*** Extracted information ***

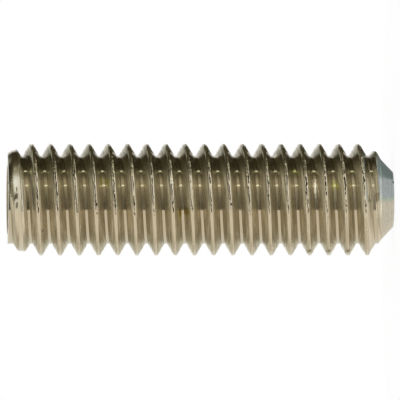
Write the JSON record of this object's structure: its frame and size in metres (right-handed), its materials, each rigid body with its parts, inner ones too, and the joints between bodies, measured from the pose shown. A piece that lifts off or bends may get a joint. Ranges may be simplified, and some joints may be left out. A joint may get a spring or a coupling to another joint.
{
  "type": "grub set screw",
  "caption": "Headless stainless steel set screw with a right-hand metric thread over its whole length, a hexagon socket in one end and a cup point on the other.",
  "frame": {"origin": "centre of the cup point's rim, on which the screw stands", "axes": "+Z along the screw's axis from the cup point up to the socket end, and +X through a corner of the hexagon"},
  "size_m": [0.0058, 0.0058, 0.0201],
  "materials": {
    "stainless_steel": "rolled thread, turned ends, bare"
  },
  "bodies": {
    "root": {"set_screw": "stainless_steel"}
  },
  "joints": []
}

***
*** Extracted information ***

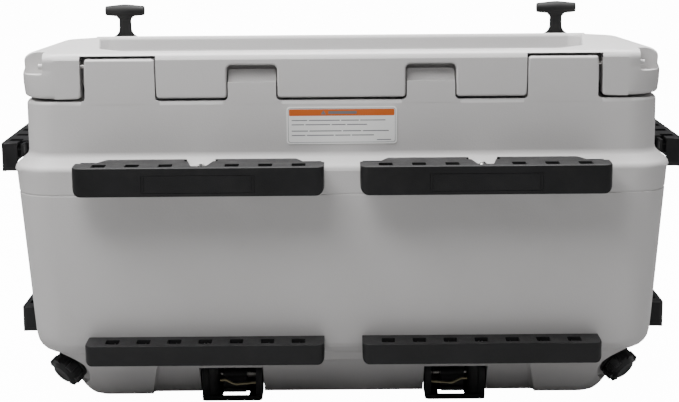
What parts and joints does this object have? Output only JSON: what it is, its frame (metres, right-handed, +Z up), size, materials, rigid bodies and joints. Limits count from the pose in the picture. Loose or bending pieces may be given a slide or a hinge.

***
*** Extracted information ***

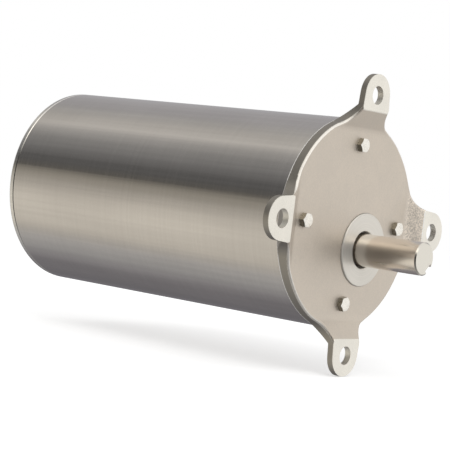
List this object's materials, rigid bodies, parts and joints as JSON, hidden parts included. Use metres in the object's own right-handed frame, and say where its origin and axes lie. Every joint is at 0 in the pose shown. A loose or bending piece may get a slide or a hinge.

***

▸ Set exercise
Of the lines in the material, how many contain the word "axes"? Reply with the number and nothing else.

▸ Full output
2